TASK GOAL: Copy verbatim the material from its first line to the line that holds "return (u < fold)", including that line.

MATERIAL PROVIDED:
--- begin ---
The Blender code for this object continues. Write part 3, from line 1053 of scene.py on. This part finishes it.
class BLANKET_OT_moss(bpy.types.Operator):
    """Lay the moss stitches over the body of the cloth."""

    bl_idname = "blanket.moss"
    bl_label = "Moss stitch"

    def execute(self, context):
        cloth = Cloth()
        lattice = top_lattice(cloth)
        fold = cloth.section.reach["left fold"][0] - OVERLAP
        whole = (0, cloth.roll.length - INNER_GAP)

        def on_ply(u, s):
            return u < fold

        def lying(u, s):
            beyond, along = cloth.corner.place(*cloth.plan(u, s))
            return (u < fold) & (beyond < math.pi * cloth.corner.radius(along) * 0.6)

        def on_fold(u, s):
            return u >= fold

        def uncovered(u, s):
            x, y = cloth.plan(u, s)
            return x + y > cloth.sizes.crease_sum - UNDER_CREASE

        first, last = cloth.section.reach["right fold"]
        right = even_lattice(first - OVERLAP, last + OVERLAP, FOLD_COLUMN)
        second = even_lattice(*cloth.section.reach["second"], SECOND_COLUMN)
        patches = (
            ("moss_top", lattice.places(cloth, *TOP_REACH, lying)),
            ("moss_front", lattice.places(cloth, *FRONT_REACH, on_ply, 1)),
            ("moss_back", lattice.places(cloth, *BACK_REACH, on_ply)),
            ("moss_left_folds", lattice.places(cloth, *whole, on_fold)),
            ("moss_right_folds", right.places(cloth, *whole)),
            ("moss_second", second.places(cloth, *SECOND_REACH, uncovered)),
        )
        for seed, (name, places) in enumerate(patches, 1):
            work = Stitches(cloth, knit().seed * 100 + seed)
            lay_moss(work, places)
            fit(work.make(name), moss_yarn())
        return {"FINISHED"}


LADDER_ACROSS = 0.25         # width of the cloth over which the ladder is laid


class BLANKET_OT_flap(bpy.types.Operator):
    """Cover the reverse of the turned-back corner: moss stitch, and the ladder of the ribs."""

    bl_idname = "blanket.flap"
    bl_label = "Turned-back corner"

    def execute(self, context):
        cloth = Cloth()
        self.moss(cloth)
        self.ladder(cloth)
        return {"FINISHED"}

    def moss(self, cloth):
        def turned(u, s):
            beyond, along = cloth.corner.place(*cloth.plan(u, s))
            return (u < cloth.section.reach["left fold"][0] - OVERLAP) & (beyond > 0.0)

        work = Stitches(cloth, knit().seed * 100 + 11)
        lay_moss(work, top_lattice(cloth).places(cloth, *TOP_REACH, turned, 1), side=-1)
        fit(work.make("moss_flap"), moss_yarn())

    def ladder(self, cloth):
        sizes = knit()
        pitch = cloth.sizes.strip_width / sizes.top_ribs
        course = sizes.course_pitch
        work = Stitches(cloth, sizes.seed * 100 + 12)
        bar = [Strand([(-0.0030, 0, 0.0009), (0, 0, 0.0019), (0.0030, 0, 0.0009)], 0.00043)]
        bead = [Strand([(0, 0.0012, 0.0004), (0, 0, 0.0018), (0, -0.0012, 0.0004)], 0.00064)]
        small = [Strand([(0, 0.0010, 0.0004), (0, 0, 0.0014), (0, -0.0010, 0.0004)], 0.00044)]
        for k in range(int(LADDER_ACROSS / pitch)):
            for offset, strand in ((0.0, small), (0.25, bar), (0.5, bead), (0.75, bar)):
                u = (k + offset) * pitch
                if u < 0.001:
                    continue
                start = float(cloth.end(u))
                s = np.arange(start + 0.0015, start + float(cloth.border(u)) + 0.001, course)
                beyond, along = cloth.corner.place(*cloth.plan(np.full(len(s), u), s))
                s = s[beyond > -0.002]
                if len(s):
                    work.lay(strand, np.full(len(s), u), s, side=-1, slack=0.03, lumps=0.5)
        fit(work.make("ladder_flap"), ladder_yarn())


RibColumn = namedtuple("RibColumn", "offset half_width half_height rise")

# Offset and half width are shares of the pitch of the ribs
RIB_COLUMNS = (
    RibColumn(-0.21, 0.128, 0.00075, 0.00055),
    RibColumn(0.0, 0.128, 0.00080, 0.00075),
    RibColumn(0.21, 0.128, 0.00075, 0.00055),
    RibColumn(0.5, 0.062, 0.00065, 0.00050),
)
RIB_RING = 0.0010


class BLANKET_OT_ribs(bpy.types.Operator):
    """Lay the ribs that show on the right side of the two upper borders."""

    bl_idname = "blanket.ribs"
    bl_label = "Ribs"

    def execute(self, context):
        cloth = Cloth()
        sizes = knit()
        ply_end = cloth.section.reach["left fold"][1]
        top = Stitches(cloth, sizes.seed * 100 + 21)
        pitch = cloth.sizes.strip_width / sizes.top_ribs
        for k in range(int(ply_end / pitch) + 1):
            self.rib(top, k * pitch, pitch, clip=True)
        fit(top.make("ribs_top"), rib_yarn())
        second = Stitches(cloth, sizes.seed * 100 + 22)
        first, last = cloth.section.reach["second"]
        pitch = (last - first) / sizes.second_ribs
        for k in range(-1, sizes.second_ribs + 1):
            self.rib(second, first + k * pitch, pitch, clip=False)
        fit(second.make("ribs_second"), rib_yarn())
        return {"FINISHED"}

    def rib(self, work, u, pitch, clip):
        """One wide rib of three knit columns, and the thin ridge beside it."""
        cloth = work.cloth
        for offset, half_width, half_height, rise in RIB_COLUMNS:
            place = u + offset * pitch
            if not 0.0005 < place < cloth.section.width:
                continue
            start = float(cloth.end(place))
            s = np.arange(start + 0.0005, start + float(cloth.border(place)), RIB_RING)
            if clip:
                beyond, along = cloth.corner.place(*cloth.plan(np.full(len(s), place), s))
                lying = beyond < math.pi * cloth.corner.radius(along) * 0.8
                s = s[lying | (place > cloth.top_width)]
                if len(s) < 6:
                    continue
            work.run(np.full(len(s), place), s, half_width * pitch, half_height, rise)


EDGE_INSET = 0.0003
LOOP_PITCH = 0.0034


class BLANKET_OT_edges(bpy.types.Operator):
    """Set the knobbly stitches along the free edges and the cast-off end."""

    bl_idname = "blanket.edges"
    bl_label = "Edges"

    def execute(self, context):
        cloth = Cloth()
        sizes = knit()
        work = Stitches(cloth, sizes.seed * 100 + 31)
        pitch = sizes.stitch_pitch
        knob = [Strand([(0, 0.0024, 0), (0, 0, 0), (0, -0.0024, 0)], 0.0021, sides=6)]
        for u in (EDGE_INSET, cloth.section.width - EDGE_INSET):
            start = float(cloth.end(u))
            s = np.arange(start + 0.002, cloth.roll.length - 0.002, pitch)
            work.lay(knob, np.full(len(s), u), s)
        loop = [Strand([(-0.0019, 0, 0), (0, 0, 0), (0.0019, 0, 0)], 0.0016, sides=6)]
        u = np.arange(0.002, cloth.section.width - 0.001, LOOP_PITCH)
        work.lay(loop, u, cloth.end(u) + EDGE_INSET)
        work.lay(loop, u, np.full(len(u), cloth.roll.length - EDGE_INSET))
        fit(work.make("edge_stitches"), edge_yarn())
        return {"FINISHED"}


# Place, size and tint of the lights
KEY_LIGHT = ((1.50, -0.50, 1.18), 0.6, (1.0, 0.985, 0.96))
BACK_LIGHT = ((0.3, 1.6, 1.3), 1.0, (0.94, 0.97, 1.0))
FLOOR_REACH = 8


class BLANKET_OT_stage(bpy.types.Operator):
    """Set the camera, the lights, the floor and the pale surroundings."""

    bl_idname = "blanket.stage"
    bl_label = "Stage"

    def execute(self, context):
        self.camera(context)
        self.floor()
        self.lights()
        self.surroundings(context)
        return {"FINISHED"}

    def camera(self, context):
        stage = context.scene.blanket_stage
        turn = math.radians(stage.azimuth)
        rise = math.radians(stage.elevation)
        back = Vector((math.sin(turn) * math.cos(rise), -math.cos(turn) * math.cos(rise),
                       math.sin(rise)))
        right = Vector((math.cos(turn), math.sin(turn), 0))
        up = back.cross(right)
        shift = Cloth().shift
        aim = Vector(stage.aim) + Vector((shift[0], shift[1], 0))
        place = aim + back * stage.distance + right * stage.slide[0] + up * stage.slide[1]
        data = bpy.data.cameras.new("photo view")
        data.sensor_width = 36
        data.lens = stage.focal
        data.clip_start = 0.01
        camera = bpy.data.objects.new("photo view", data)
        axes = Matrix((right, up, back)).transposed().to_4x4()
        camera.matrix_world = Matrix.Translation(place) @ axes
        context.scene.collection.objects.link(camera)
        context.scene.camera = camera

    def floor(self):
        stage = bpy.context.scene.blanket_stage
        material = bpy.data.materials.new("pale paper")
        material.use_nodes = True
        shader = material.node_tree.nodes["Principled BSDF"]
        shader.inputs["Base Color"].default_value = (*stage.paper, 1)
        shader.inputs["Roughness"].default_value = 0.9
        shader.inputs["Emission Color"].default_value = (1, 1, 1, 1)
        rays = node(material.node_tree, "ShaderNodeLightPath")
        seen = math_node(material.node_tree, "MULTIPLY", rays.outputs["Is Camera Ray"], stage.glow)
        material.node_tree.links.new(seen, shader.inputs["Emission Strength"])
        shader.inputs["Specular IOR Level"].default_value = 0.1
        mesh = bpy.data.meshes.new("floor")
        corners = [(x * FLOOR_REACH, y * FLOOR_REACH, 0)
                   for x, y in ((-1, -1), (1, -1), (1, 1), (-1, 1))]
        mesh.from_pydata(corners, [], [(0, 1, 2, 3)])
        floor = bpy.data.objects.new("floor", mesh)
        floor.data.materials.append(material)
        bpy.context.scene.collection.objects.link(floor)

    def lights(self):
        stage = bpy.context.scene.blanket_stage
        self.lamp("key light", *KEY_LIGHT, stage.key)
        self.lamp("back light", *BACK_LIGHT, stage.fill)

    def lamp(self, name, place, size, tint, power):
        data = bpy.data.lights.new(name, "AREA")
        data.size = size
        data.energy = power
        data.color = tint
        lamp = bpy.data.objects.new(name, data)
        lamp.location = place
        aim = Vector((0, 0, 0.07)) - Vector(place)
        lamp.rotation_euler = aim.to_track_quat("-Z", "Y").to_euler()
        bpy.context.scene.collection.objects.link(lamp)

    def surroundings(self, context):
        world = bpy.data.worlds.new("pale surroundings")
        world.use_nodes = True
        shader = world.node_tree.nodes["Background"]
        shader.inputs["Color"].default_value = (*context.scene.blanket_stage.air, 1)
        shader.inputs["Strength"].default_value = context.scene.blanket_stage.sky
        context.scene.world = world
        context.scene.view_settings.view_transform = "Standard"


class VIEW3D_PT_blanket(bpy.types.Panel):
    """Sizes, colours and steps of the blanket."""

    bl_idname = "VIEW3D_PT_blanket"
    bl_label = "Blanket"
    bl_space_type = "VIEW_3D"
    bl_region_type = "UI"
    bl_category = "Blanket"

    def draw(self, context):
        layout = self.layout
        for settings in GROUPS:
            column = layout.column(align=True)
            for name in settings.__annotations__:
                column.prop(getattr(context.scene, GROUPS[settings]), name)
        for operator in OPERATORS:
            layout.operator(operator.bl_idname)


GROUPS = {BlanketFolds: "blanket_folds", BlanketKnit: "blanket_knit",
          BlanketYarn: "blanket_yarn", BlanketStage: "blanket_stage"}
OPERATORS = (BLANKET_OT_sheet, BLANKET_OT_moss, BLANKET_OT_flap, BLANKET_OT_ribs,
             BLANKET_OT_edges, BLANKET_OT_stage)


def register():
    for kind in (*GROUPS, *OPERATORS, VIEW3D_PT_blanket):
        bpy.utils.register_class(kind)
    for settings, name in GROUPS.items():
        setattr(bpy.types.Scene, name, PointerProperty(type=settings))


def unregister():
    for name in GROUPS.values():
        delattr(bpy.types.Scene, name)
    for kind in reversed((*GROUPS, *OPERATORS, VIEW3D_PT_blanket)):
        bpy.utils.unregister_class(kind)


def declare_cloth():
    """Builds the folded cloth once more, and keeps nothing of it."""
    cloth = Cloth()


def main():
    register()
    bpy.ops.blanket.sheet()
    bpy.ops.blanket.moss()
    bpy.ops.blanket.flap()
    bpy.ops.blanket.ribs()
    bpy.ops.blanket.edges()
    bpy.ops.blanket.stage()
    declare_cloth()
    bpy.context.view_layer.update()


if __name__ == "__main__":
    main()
--- end ---
ANSWER TO THE PROBLEM:
The Blender code for this object continues. Write part 3, from line 1053 of scene.py on. This part finishes it.
class BLANKET_OT_moss(bpy.types.Operator):
    """Lay the moss stitches over the body of the cloth."""

    bl_idname = "blanket.moss"
    bl_label = "Moss stitch"

    def execute(self, context):
        cloth = Cloth()
        lattice = top_lattice(cloth)
        fold = cloth.section.reach["left fold"][0] - OVERLAP
        whole = (0, cloth.roll.length - INNER_GAP)

        def on_ply(u, s):
            return u < fold

        def lying(u, s):
            beyond, along = cloth.corner.place(*cloth.plan(u, s))
            return (u < fold) & (beyond < math.pi * cloth.corner.radius(along) * 0.6)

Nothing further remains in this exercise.